THE REQUEST
Every line that contains the word "materials" should be copied.

RAW DATA
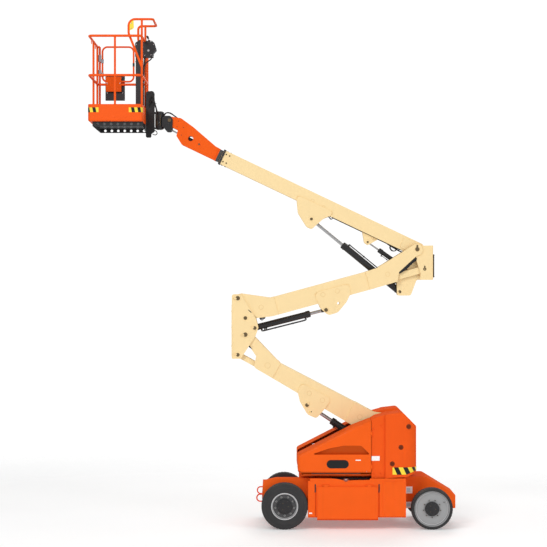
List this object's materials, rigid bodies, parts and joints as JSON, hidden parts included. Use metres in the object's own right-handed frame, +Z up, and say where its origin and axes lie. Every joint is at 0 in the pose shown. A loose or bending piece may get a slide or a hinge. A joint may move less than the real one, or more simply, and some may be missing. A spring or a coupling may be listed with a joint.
{
  "type": "articulating boom lift",
  "caption": "Self-propelled articulating boom lift: two arms on parallel links, a telescoping boom, a levelled work platform, a swinging turntable and a steered wheeled chassis.",
  "frame": {"origin": "on the floor, at the middle of the machine length and width", "axes": "+X towards the counterweight and steered wheels, -X towards the platform, +Y to the left side, +Z up"},
  "size_m": [5.026, 1.4986, 6.952],
  "materials": {
    "orange_paint": "gloss",
    "orange_cast": "painted",
    "orange_moulding": "gloss",
    "ring_paint": "gloss",
    "cream_paint": "gloss",
    "black_paint": "satin",
    "rod_chrome": "polished",
    "tyre_rubber": "matte",
    "rim_dark": "satin",
    "rim_grey": "satin",
    "fly_paint": "gloss",
    "dark_plastic": "matte",
    "pad_rubber": "matte",
    "battery_case": "matte",
    "pack_paint": "satin",
    "hinge_grey": "satin"
  },
  "bodies": {
    "chassis": {"chassis_frame": "orange_paint", "axles": "black_paint", "battery_boxes": "orange_paint", "batteries": "battery_case", "tie_down_rings": "ring_paint", "slew_ring": "black_paint"},
    "battery_door_left": {"battery_door_left": "orange_paint"},
    "battery_door_right": {"battery_door_right": "orange_paint"},
    "rear_wheel_left": {"rear_tyre_left": "tyre_rubber", "rear_rim_left": "rim_dark"},
    "rear_wheel_right": {"rear_tyre_right": "tyre_rubber", "rear_rim_right": "rim_dark"},
    "knuckle_left": {"knuckle_left": "black_paint"},
    "knuckle_right": {"knuckle_right": "black_paint"},
    "tie_rod": {"tie_rod": "black_paint"},
    "front_wheel_left": {"front_tyre_left": "tyre_rubber", "front_rim_left": "rim_grey"},
    "front_wheel_right": {"front_tyre_right": "tyre_rubber", "front_rim_right": "rim_grey"},
    "turntable": {"turntable_frame": "orange_paint", "counterweight": "orange_cast", "power_pack": "pack_paint"},
    "hood_left": {"hood_left": "orange_moulding"},
    "hood_right": {"hood_right": "orange_moulding"},
    "lower_arm": {"lower_arm": "cream_paint"},
    "lower_link": {"lower_link": "cream_paint"},
    "upright_1": {"upright_1": "cream_paint"},
    "lower_barrel": {"lower_barrel": "black_paint"},
    "lower_rod": {"lower_rod": "rod_chrome"},
    "upper_arm": {"upper_arm": "cream_paint"},
    "upper_link": {"upper_link": "cream_paint"},
    "upright_2": {"upright_2": "cream_paint", "bumper_pad": "pad_rubber"},
    "mid_barrel": {"mid_barrel": "black_paint"},
    "mid_rod": {"mid_rod": "rod_chrome"},
    "main_boom": {"main_boom": "cream_paint", "boom_collar": "dark_plastic"},
    "lift_barrel": {"lift_barrel": "black_paint"},
    "lift_rod": {"lift_rod": "rod_chrome"},
    "master_barrel": {"master_barrel": "black_paint"},
    "master_rod": {"master_rod": "rod_chrome"},
    "fly_boom": {"fly_boom": "fly_paint", "boom_nose": "orange_paint"},
    "platform_head": {"level_clevis": "black_paint"},
    "slave_barrel": {"slave_barrel": "black_paint"},
    "slave_rod": {"slave_rod": "rod_chrome"},
    "platform": {"platform_support": "black_paint", "floor_frame": "black_paint", "platform_basket": "orange_paint", "gate_hinges": "hinge_grey", "control_console": "dark_plastic", "manual_box": "dark_plastic"},
    "gate": {"gate": "orange_paint"}
  },
  "joints": [
    {"name": "rear_wheel_left_roll", "type": "hinge", "parent": "chassis", "child": "rear_wheel_left", "pos_m": [0.151, 0.66, 0.316], "axis": [0, 1, 0], "continuous": true},
    {"name": "front_wheel_left_roll", "type": "hinge", "parent": "knuckle_left", "child": "front_wheel_left", "pos_m": [2.147, 0.66, 0.2825], "axis": [0, 1, 0], "continuous": true},
    {"name": "rear_wheel_right_roll", "type": "hinge", "parent": "chassis", "child": "rear_wheel_right", "pos_m": [0.151, -0.66, 0.316], "axis": [0, 1, 0], "continuous": true},
    {"name": "front_wheel_right_roll", "type": "hinge", "parent": "knuckle_right", "child": "front_wheel_right", "pos_m": [2.147, -0.66, 0.2825], "axis": [0, 1, 0], "continuous": true},
    {"name": "steering", "type": "hinge", "parent": "chassis", "child": "knuckle_left", "pos_m": [2.147, 0.52, 0.2825], "axis": [0, 0, 1], "range_deg": [-35, 35]},
    {"name": "steering_right", "type": "hinge", "parent": "chassis", "child": "knuckle_right", "pos_m": [2.147, -0.52, 0.2825], "axis": [0, 0, 1], "range_deg": [-36, 36]},
    {"name": "tie_rod_turn", "type": "hinge", "parent": "knuckle_left", "child": "tie_rod", "pos_m": [1.997, 0.52, 0.2125], "axis": [0, 0, 1], "range_deg": [-36, 36]},
    {"name": "battery_door_left_swing", "type": "hinge", "parent": "chassis", "child": "battery_door_left", "pos_m": [1.003, 0.728, 0.602], "axis": [1, 0, 0], "range_deg": [0, 85]},
    {"name": "battery_door_right_swing", "type": "hinge", "parent": "chassis", "child": "battery_door_right", "pos_m": [1.003, -0.728, 0.602], "axis": [-1, 0, 0], "range_deg": [0, 85]},
    {"name": "swing", "type": "hinge", "parent": "chassis", "child": "turntable", "pos_m": [1.145, 0, 0.712], "axis": [0, 0, 1], "range_deg": [-175, 175]},
    {"name": "hood_left_swing", "type": "hinge", "parent": "turntable", "child": "hood_left", "pos_m": [1.334, 0.682, 0.9], "axis": [0, 0, -1], "range_deg": [0, 90]},
    {"name": "hood_right_swing", "type": "hinge", "parent": "turntable", "child": "hood_right", "pos_m": [1.334, -0.682, 0.9], "axis": [0, 0, 1], "range_deg": [0, 90]},
    {"name": "lower_arm_lift", "type": "hinge", "parent": "turntable", "child": "lower_arm", "pos_m": [1.832, 0, 1.393], "axis": [0, 1, 0], "range_deg": [-31, 39]},
    {"name": "lower_link_turn", "type": "hinge", "parent": "turntable", "child": "lower_link", "pos_m": [1.727, 0, 1.113], "axis": [0, 1, 0], "range_deg": [-32, 40]},
    {"name": "upright_1_level", "type": "hinge", "parent": "lower_arm", "child": "upright_1", "pos_m": [-0.38953, 0, 2.62442], "axis": [0, 1, 0], "range_deg": [-40, 32]},
    {"name": "lower_barrel_turn", "type": "hinge", "parent": "turntable", "child": "lower_barrel", "pos_m": [1.609, 0, 0.89], "axis": [0, 1, 0], "range_deg": [-29.32, 36.63]},
    {"name": "lower_rod_slide", "type": "slide", "parent": "lower_barrel", "child": "lower_rod", "axis": [-0.8338, 0, 0.5521], "range_m": [-0.2898, 0.362]},
    {"name": "upper_arm_lift", "type": "hinge", "parent": "upright_1", "child": "upper_arm", "pos_m": [-0.49453, 0, 3.12802], "axis": [0, -1, 0], "range_deg": [-15, 54.75]},
    {"name": "upper_link_turn", "type": "hinge", "parent": "upright_1", "child": "upper_link", "pos_m": [-0.38953, 0, 2.85402], "axis": [0, -1, 0], "range_deg": [-16, 55.75]},
    {"name": "upright_2_level", "type": "hinge", "parent": "upper_arm", "child": "upright_2", "pos_m": [1.99172, 0, 3.80585], "axis": [0, -1, 0], "range_deg": [-55.75, 16]},
    {"name": "mid_barrel_turn", "type": "hinge", "parent": "upright_1", "child": "mid_barrel", "pos_m": [-0.26003, 0, 2.71602], "axis": [0, 1, 0], "range_deg": [-54.31, 15.61]},
    {"name": "mid_rod_slide", "type": "slide", "parent": "mid_barrel", "child": "mid_rod", "axis": [0.9695, 0, 0.2452], "range_m": [-0.1249, 0.4295]},
    {"name": "boom_lower", "type": "hinge", "parent": "upright_2", "child": "main_boom", "pos_m": [1.99172, 0, 3.80585], "axis": [0, -1, 0], "range_deg": [-46.6, 30.4]},
    {"name": "lift_barrel_turn", "type": "hinge", "parent": "upright_2", "child": "lift_barrel", "pos_m": [1.75472, 0, 3.21685], "axis": [0, 1, 0], "range_deg": [-26.74, 40.46]},
    {"name": "lift_rod_slide", "type": "slide", "parent": "lift_barrel", "child": "lift_rod", "axis": [-0.7724, 0, 0.6351], "range_m": [-0.3087, 0.4678]},
    {"name": "master_barrel_turn", "type": "hinge", "parent": "upright_2", "child": "master_barrel", "pos_m": [1.84772, 0, 3.52985], "axis": [0, 1, 0], "range_deg": [-28.08, 42.51]},
    {"name": "master_rod_slide", "type": "slide", "parent": "master_barrel", "child": "master_rod", "axis": [-0.8179, 0, 0.5753], "range_m": [-0.1635, 0.2453]},
    {"name": "fly_extend", "type": "slide", "parent": "main_boom", "child": "fly_boom", "axis": [-0.9033, 0, 0.4289], "range_m": [0, 1.5]},
    {"name": "platform_level", "type": "hinge", "parent": "fly_boom", "child": "platform_head", "pos_m": [-1.44565, 0, 5.60076], "axis": [0, -1, 0], "range_deg": [-31.4, 47.6]},
    {"name": "slave_barrel_turn", "type": "hinge", "parent": "fly_boom", "child": "slave_barrel", "pos_m": [-1.03405, 0, 5.26694], "axis": [0, 1, 0], "range_deg": [-5.25, 7.52]},
    {"name": "slave_rod_slide", "type": "slide", "parent": "slave_barrel", "child": "slave_rod", "axis": [-0.8874, 0, 0.461], "range_m": [-0.0782, 0.0545]},
    {"name": "platform_rotate", "type": "hinge", "parent": "platform_head", "child": "platform", "pos_m": [-1.587, 0, 5.60076], "axis": [0, 0, 1], "range_deg": [-90, 90]},
    {"name": "gate_swing", "type": "hinge", "parent": "platform", "child": "gate", "pos_m": [-2.44, 0.593, 6.45], "axis": [0, 0, -1], "range_deg": [0, 90]}
  ],
  "couplings": [
    {"joint": "steering_right", "follows": "steering", "ratio": 1},
    {"joint": "tie_rod_turn", "follows": "steering", "ratio": -1},
    {"joint": "lower_link_turn", "follows": "lower_arm_lift", "ratio": 1},
    {"joint": "upright_1_level", "follows": "lower_arm_lift", "ratio": -1},
    {"joint": "lower_barrel_turn", "follows": "lower_arm_lift", "ratio": 0.91354},
    {"joint": "lower_rod_slide", "follows": "lower_arm_lift", "m_per_rad": 0.51713},
    {"joint": "upper_link_turn", "follows": "upper_arm_lift", "ratio": 1},
    {"joint": "upright_2_level", "follows": "upper_arm_lift", "ratio": -1},
    {"joint": "mid_barrel_turn", "follows": "upper_arm_lift", "ratio": -0.97375},
    {"joint": "mid_rod_slide", "follows": "upper_arm_lift", "m_per_rad": 0.43896},
    {"joint": "lift_barrel_turn", "follows": "boom_lower", "ratio": -0.84683},
    {"joint": "lift_rod_slide", "follows": "boom_lower", "m_per_rad": -0.56292},
    {"joint": "master_barrel_turn", "follows": "boom_lower", "ratio": -0.89084},
    {"joint": "master_rod_slide", "follows": "boom_lower", "m_per_rad": -0.28932},
    {"joint": "platform_level", "follows": "boom_lower", "ratio": -1},
    {"joint": "slave_barrel_turn", "follows": "boom_lower", "ratio": -0.13989},
    {"joint": "slave_rod_slide", "follows": "boom_lower", "m_per_rad": 0.08383}
  ]
}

FULL OUTPUT
List this object's materials, rigid bodies, parts and joints as JSON, hidden parts included. Use metres in the object's own right-handed frame, +Z up, and say where its origin and axes lie. Every joint is at 0 in the pose shown. A loose or bending piece may get a slide or a hinge. A joint may move less than the real one, or more simply, and some may be missing. A spring or a coupling may be listed with a joint.
  "materials": {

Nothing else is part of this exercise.